まずは作家になって言葉を残そうと考え、出版社に話を持ちかけるも良い返事はもらえませんでした。そこで、ブログを書いてフェイスブックなどに投稿すると、フェイスブックのフォロワーが13万人を超え、これが実績となり、2016年に本を出すことができました。
そして同じ年にYOLO JAPANを設立して、外国人の生活環境の改善、日本社会の労働力不足解消に取り組み始めました。
外国人労働者の課題は、日本の未来の課題
ーー貴社では会員制メディア「YOLO JAPAN」内で求人情報サイト「YOLO WORK」や格安SIMカード「YOLO MOBILE」、賃貸物件情報サイト「YOLO HOME」、オンラインピル診療「YOLO PILL」、大阪のイベントスペース「YOLO BASE」でのリアルイベントの開催など、日本に暮らす外国人のために幅広いサービスを運用、提供していらっしゃいますが、こうした活動の背景にある考えをお聞かせください。
加地太祐:
オーバーステイや不法就労など、外国人が世の中で指摘されるような問題行動を起こしてしまうのは、社会の中で選択肢や可能性が失われたときなのだと思います。未来があるときはみんな真面目なのです。

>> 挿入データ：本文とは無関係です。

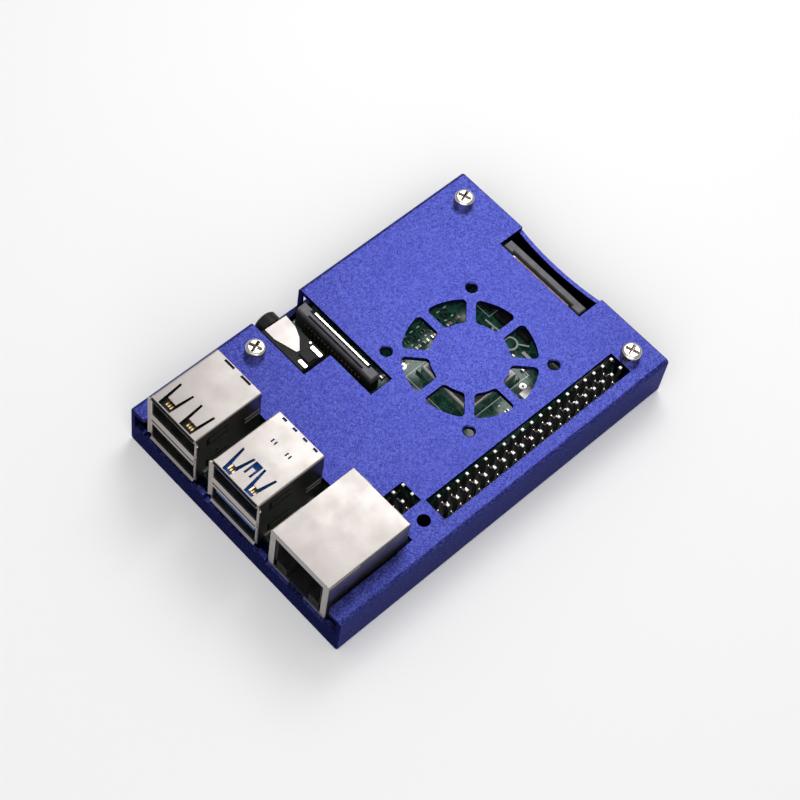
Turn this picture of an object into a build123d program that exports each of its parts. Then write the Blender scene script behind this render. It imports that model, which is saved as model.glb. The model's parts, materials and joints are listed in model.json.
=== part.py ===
from build123d import *
import os

os.makedirs("parts", exist_ok=True)

# Single board computer in a two-part milled aluminium case. Millimetres.
# Origin: centre of the case's underside. +X points to the end with the USB and network
# ports, +Y to the long side with the double-row pin header, +Z up.

# ---------------------------------------------------------------- driving dimensions

# Circuit board
board_length = 85.0
board_width = 56.0
board_thickness = 1.4
board_corner_radius = 3.0
board_hole_radius = 1.375
board_hole_inset = 3.5
board_hole_pitch_x = 58.0
board_hole_pitch_y = 49.0

# Case: a tray below the rim plane, a cover above it, held by screws through the board
case_wall = 1.2
cut_overrun = 1.0
edge_tolerance = 0.01
case_plate = 1.2
case_floor = 1.5
case_end_edge_radius = 0.25
case_top_edge_radius = 0.9
case_bottom_edge_radius = 0.8
closed_end_gap = 2.0
port_end_gap = 3.4
side_gap = 2.5
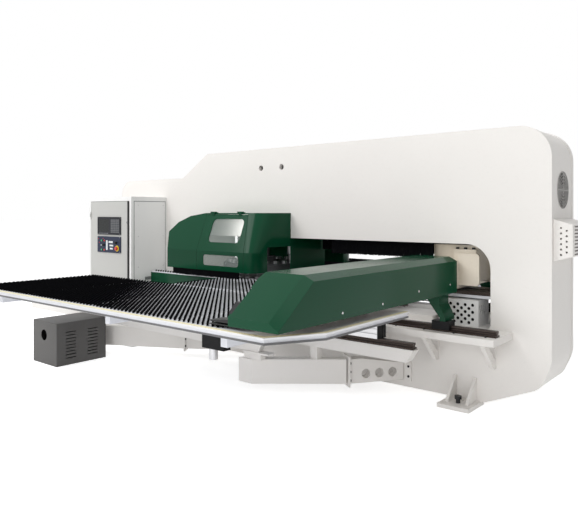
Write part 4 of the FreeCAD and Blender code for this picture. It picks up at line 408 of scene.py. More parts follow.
# Plastics, rubber and bristles.
BRISTLE = Finish(
    "finish_bristle", (0.006, 0.006, 0.007),
    roughness=0.62, specular=0.0, grain=Grain.BRUSHED, bump=0.5, variation=0.3, soil=0.25,
    edge=0.0, axis=2,
)
PANEL_PLASTIC = Finish(
    "finish_panel_plastic", (0.022, 0.023, 0.028),
    roughness=0.45, specular=0.2, grain=Grain.TEXTURED, bump=0.1, edge=0.001,
)
OPERATOR_BLUE = Finish(
    "finish_operator_blue", (0.016, 0.023, 0.052),
    roughness=0.4, specular=0.25, grain=Grain.TEXTURED, bump=0.1, edge=0.001,
)
FAN_PLASTIC = Finish(
    "finish_fan_plastic", (0.02, 0.02, 0.02), roughness=0.5, grain=Grain.TEXTURED, edge=0.001,
)
# Deep black of the fan shroud and the guard lining, painted shade inside the frame and the guard.
SHROUD_AND_SHADE_BLACK = Finish(
    "finish_shroud_and_shade_black", (0.008, 0.008, 0.008),
    roughness=0.75, specular=0.15, grain=Grain.TEXTURED, edge=0.0,
)
SEAL_RUBBER = Finish(
    "finish_seal_rubber", (0.014, 0.014, 0.015), roughness=0.6, grain=Grain.SMOOTH, edge=0.0,
)
# The buttons' glow is painted light: they shine though they hold no lamp. The red operator lamps
# share the red finish.
GREEN_BUTTON = Finish(
    "finish_green_button", (0.02, 0.34, 0.12),
    roughness=0.2, coat=0.6, grain=Grain.SMOOTH, edge=0.001, glow=0.15,
)
RED_BUTTON = Finish(
    "finish_red_button", (0.55, 0.018, 0.012),
    roughness=0.2, coat=0.6, grain=Grain.SMOOTH, edge=0.001, glow=0.08,
)
YELLOW_DISC = Finish(
    "finish_yellow_disc", (0.85, 0.62, 0.02), roughness=0.4, grain=Grain.SMOOTH, edge=0.0005,
)
BLACK_KNOB = Finish(
    "finish_black_knob", (0.015, 0.015, 0.016),
    roughness=0.35, grain=Grain.TEXTURED, edge=0.001,
)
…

仕事、不動産や携帯電話の契約など、外国人には壁が高いことがたくさんありますから、僕は彼らに選択肢をできるだけ多く提供したいと思いました。
仕事に関しては、日本語が上手な層であれば仕事が見つかりやすい一方、日本に来たばかりで日本語がわからない層は大変です。そこで、僕が見つけた仕事は日本語が不要な仕事、たとえばベッドメイクなどのサービスでした。
結局、企業が求めているのは日本語能力ですが、その能力は滞在期間に左右されると思います。2、3年経てばけっこう話せるようになって、仕事に対応できる層に成長します。このように仕事に合う外国人でなく、日本に来た外国人の各フェーズに合う仕事といった視点でマッチングを進めたことが他社との大きな違いであり、正しいアプローチだったと思います。
外国人のために多くの選択肢をつくる、それは結局、日本人のためになると考えています。外国人が好きで事業を行っている側面もありますが、一番は日本人が好きで、日本のことを考えているからこそ、この事業ができます。僕たちの子どもや孫たちが外国人と働ける未来を作りたいというのが目的なんです。
自分自身の良心こそが人生や仕事の判断基準に
ーー特に若い人たちが将来のために大事にすべきことは何だと思われますか。次の世代に向けて、さまざまな経験をされてきた加地社長だからこそできるアドバイスがあれば、ぜひお願いいたします。
加地太祐:
それはやはり、正しい行動を選ぶことです。善悪の判断を司るものを僕たちは持ってますよね。「あの人は助けてあげた方がいいな」とか、「おばあちゃんが疲れてそうだから席を譲ってあげようか」というような気持ちが自然にあるはずです。
その気持ちを1度無視すると、2度目は反応が鈍くなり、3度目にはすでに何も感じなくなってしまうでしょう。実は、その最初の気持ちが成功の秘訣で、人生を良くするものだと思っています。悪い行動を選ぶことも同様です。日頃から自分の中に善悪のアラートやセンサーをきちんと育てていれば、人生の大事な場面やビジネスでも判断を間違えないものです。
編集後記
インタビューの終わりに「自分のセンサーを信じて行動を起こせば、絶対うまくいく」という力強いメッセージを贈ってくれた加地氏。
24歳の若さで人に助けを求められたときに真摯に向き合い、借金をつくってまで経営を援助した経験が原点にあってこそ、現在の成功、そして厚い人望が得られたのだろう。
企業と外国人を結び、外国人と日本人が共存する未来の社会に貢献するプラットフォームとして注目を集めるYOLO JAPAN。当面の目標は、外国人向けの求人事業でNO.1になることだ。加地社長の躍進に今後も大いに期待したい。
加地太祐(かじ・たいすけ)/起業家、作家、株式会社 YOLO JAPAN創業者。1976年大阪府生まれ。阪南大学高等学校中退後、溶接工に。その後サラリーマンとなり英会話学校へ通う。2004年通っていた英会話学校が倒産し、その学校を引き継ぎ、株式会社aim(現YOLO JAPAN)設立。2012年フィリピンオンライン英会話スタート。2015年交通事故で5日間意識不明の重体に。2016年YOLO JAPAN設立。著書に『成功する人の考え方』(ダイヤモンド社)。